At least 3.7 billion years ago, a few simple molecules worked together to create something new. Then a few more. And, somehow, these snowballing combinations eventually produced the first very basic living organisms that would evolve and branch out to become all life on Earth.
We don't know the order it happened in; heck, we don't even know when or where it happened. But new research is showing us the possibilities.
With a specially developed software tool, scientists in Poland and South Korea have traced the potential synthesis routes from the simple precursor molecules (prebiotics) present on early Earth to the complex biomolecules that gave rise to the planet's teeming life today.
"Although hundreds of organic reactions have been validated under consensus prebiotic conditions, we still have only a fragmentary understanding of how these individual steps combined into complete synthetic pathways to generate life's building blocks," the researchers wrote in their paper.
"We harnessed the power of computer-assisted organic synthesis to map the network of molecules that are synthesisable from basic prebiotic feedstocks."
The software is called Allchemy, and the team developed it by encoding known prebiotic chemical reactions in a format that a machine can read. They included information about incompatible groups and conditions, and known reaction mechanisms under prebiotic conditions.
Six basic known prebiotic molecules that existed before life on Earth are fed into the program as a starting point - water, nitrogen, cyanide, ammonia, methane, and sulfur.
From there, the algorithm identifies possible successive reactions. These start with the original six molecules, and then iteratively progress, growing more and more complex. Each newly created molecule coan react with the products of all previous iterations in the chain, as well as the original six molecules.
Eventually, these chain reactions produce the building blocks of life, such as nucleic acids, lipids, and proteins like enzymes.
The team ran their software for several generations, and reproduced all the known pathways to prebiotic molecules.
Some prebiotic molecules, Allchemy identified, can form incredibly quickly - glycine, which our bodies use as a neurotransmitter, forms after just one reaction.
Urea, adenine (a component of DNA), butenedioic acid, and oxalic acid can form after just two reactions; and glyceraldehyde, isoguanine, aspartic acid, hypoxanthine, cytosine, phenylalanine, succinic acid, malic acid, glyoxylic acid and aldotetrose can form after three.
Within two hours, the software had produced 82 biotic molecules and 36,603 abiotic molecules, the researchers said.
In addition to the known pathways, the software identified several previously unknown synthesis routes to prebiotic molecules.

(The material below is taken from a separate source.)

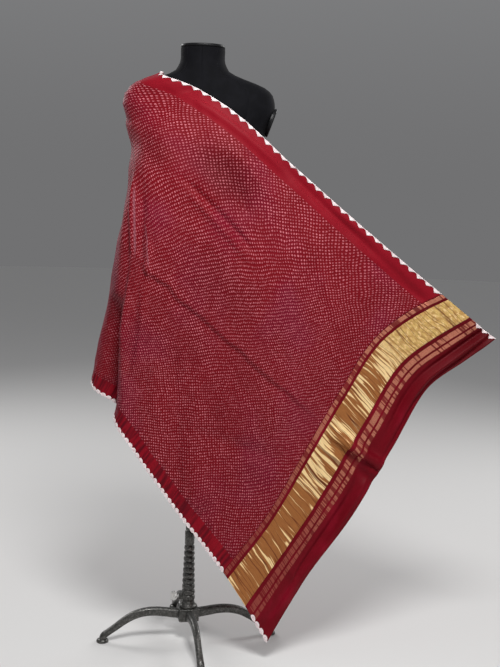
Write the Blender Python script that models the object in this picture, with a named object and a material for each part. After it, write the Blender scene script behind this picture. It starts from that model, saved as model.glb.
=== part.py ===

These, the team tested by creating the molecules in a laboratory setting, according to the Allchemy recipe.
That would be an interesting enough finding on its own, but Allchemy was far from done. From the tree of life the software generated, the team identified three kinds of chemical emergence that are crucial to life.
Firstly, molecules created within the network can enable new kinds of chemical reactions, vastly expanding the number of potential products from a generation of molecules. Secondly, within a few generations, simple chemical systems emerge - including self-regenerating cycles. These were also verified in lab experiments.
And, finally, the network identified routes to surfactants. These molecules that spontaneously connect with each other to form enclosed bubbles. They form cell walls; without them, we wouldn't have biological compartmentalisation as we know it, which is of crucial importance to the organisation of biomolecular systems.
The actual chemical pathways life took billions of years ago will likely never be known to us. But Allchemy shows that maybe it wasn't as difficult as we might think.
And it could prove to be an extremely useful tool for exploring conditions that could give rise to life, not just on Earth, but possibly elsewhere.
"Taken together, the above analyses and synthetic examples lead us to suggest that computational reaction network algorithms are useful for identifying new synthetic routes to prebiotically relevant targets and indispensable for the discovery of prebiotic chemical systems that are otherwise challenging to discern," the researchers wrote in their paper.
"Naturally, the prebiotic reaction networks should and will grow as distinct prebiotically plausible transformations are experimentally validated."
Allchemy has been made freely available to the public. And the team's research has been published in Science.